Questions for training gpt-2 using mup

jiangjiadi commented 11 months ago

The conclusion of the paper is engaging. But when I tried to implement hyperparameter transfer using Mup on the GPT-2 model, I encountered some issues.

When scaling the width of the GPT-2 model, I found the optimum shifts still existed, even though I used Mup Initialization. Some of the results are as follows. (Our code is modified from karpathy/nanoGPT: The simplest, fastest repository for training/finetuning medium-sized GPTs. (github.com)) I have checked the std for each layer to ensure the implementation of Mup was not problematic. To eliminate the optimum shifts in mup, I also made some attempts, including whether to scale the weight decay, trying different base shape, and whether to using mixed precision. But these attempts still haven't worked. Can you provide me with more implementation details of Mup on the GPT model?

lr	96	192	384	768
2^-8	4.1291	3.7287	3.4713	nan
2^-9	4.1184	3.7086	3.4041
2^-10	4.1627	3.7074	3.3809	3.1226
2^-11	4.2398	3.7363	3.3776	3.1009
2^-12	4.3393	3.8111	3.4135	3.1074

I don't quite understand the attention logit scaling mentioned in the article. If the attention logit is not scaled, would Mup become ineffective?

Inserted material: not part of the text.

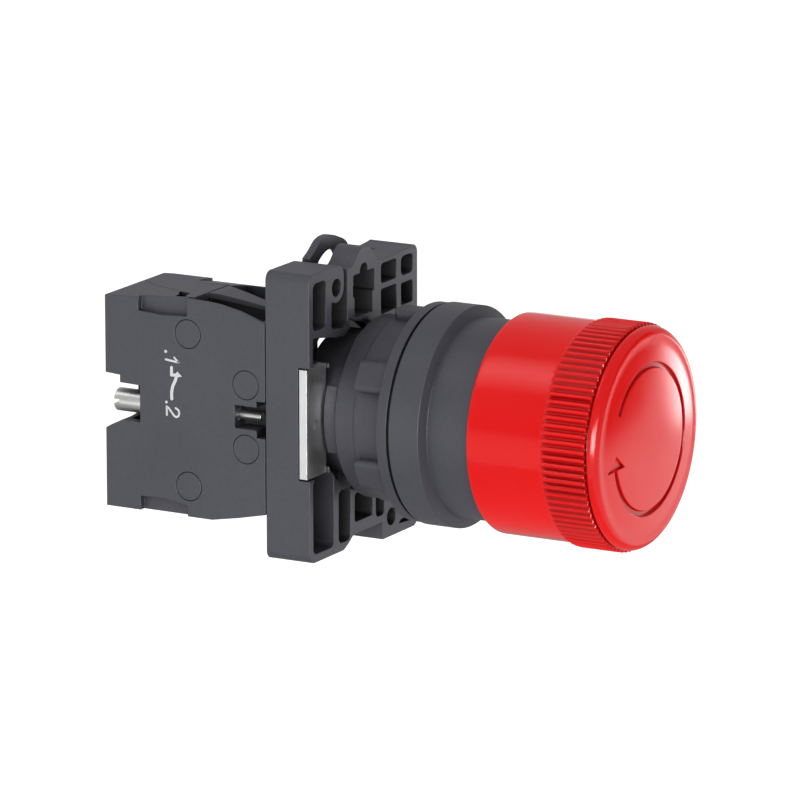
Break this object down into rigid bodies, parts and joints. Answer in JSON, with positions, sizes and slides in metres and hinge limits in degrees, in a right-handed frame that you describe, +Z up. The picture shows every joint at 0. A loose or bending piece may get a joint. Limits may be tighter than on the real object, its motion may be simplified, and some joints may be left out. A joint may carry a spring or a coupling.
{
  "type": "emergency stop button",
  "caption": "Latching mushroom-head emergency stop button, turned to release, with bezel, round fixing nut, locking collar and a normally closed contact block.",
  "frame": {"origin": "on the button's axis, at the bezel's back face, where the panel's front face lies under the gasket", "axes": "-Y is the front, where the head is pushed along +Y; +Z is up, the side of the locking lever; +X is to the right seen from the front"},
  "size_m": [0.03, 0.0732, 0.0416],
  "materials": {
    "red_plastic": "moulded, glossy",
    "grey_plastic": "moulded, fine matt texture",
    "dark_plastic": "moulded",
    "black_rubber": "matt",
    "steel": "zinc plated",
    "spring_steel": "drawn wire",
    "copper_alloy": "bright",
    "silver_contact": "bright"
  },
  "bodies": {
    "housing": {"bezel_housing": "grey_plastic", "wiper_seal": "black_rubber", "panel_gasket": "black_rubber", "return_spring": "spring_steel", "latch_retainer": "spring_steel", "fixing_nut": "grey_plastic", "latch_spring_right": "spring_steel", "latch_spring_left": "spring_steel", "collar_body": "grey_plastic", "lock_plate": "steel", "block_near_cover": "grey_plastic", "block_far_body": "grey_plastic", "block_pins": "grey_plastic", "mounting_screw": "steel", "terminal_screws": "steel", "terminal_clamps": "steel", "fixed_contacts": "copper_alloy", "fixed_tips": "silver_contact", "carrier_spring": "spring_steel"},
    "spindle": {"spindle": "dark_plastic", "driver_circlip": "spring_steel", "pusher_plate": "dark_plastic", "pusher_screw": "steel", "twist_spring": "spring_steel"},
    "head": {"push_cap": "red_plastic", "cap_driver": "dark_plastic", "release_sleeve": "dark_plastic"},
    "pin_right": {"latch_pin_right": "steel"},
    "pin_left": {"latch_pin_left": "steel"},
    "locking_ring": {"lock_ring": "grey_plastic"},
    "carrier": {"contact_carrier": "dark_plastic", "contact_bridge": "copper_alloy", "bridge_tips": "silver_contact"}
  },
  "joints": [
    {"name": "head_push", "type": "slide", "parent": "housing", "child": "spindle", "axis": [0, 1, 0], "range_m": [0, 0.0045], "deforming": ["return_spring"]},
    {"name": "head_twist", "type": "hinge", "parent": "spindle", "child": "head", "pos_m": [0, -0.02, 0], "axis": [0, 1, 0], "range_deg": [0, 30], "stiffness_Nm_per_rad": 0.03, "deforming": ["twist_spring"]},
    {"name": "lock_swing", "type": "hinge", "parent": "housing", "child": "locking_ring", "pos_m": [0, 0.017, 0], "axis": [0, 1, 0], "range_deg": [0, 12]},
    {"name": "pin_slide_right", "type": "slide", "parent": "housing", "child": "pin_right", "axis": [-1, 0, 0], "range_m": [0, 0.00112], "deforming": ["latch_spring_right"]},
    {"name": "pin_slide_left", "type": "slide", "parent": "housing", "child": "pin_left", "axis": [1, 0, 0], "range_m": [0, 0.00112], "deforming": ["latch_spring_left"]},
    {"name": "carrier_slide", "type": "slide", "parent": "housing", "child": "carrier", "axis": [0, 1, 0], "range_m": [0, 0.0045], "deforming": ["carrier_spring"]}
  ],
  "couplings": [
    {"joint": "pin_slide_right", "follows": "head_push", "ratio": 0.25},
    {"joint": "pin_slide_left", "follows": "head_push", "ratio": 0.25},
    {"joint": "carrier_slide", "follows": "head_push", "ratio": 1}
  ]
}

edwardjhu commented 11 months ago

Can you share the coordinate check plots like these?

https://github.com/microsoft/mup/tree/main/examples/Transformer/coord_checks

They are really helpful for debugging.

jiangjiadi commented 11 months ago

The coordinate check plots are given below. It seems the Mup's plot is much more stable than SP's. However, in the case of high learning rate, sometimes there will be some fluctuations in Mup's plot, and I am not sure whether these fluctuations have an impact on Mup.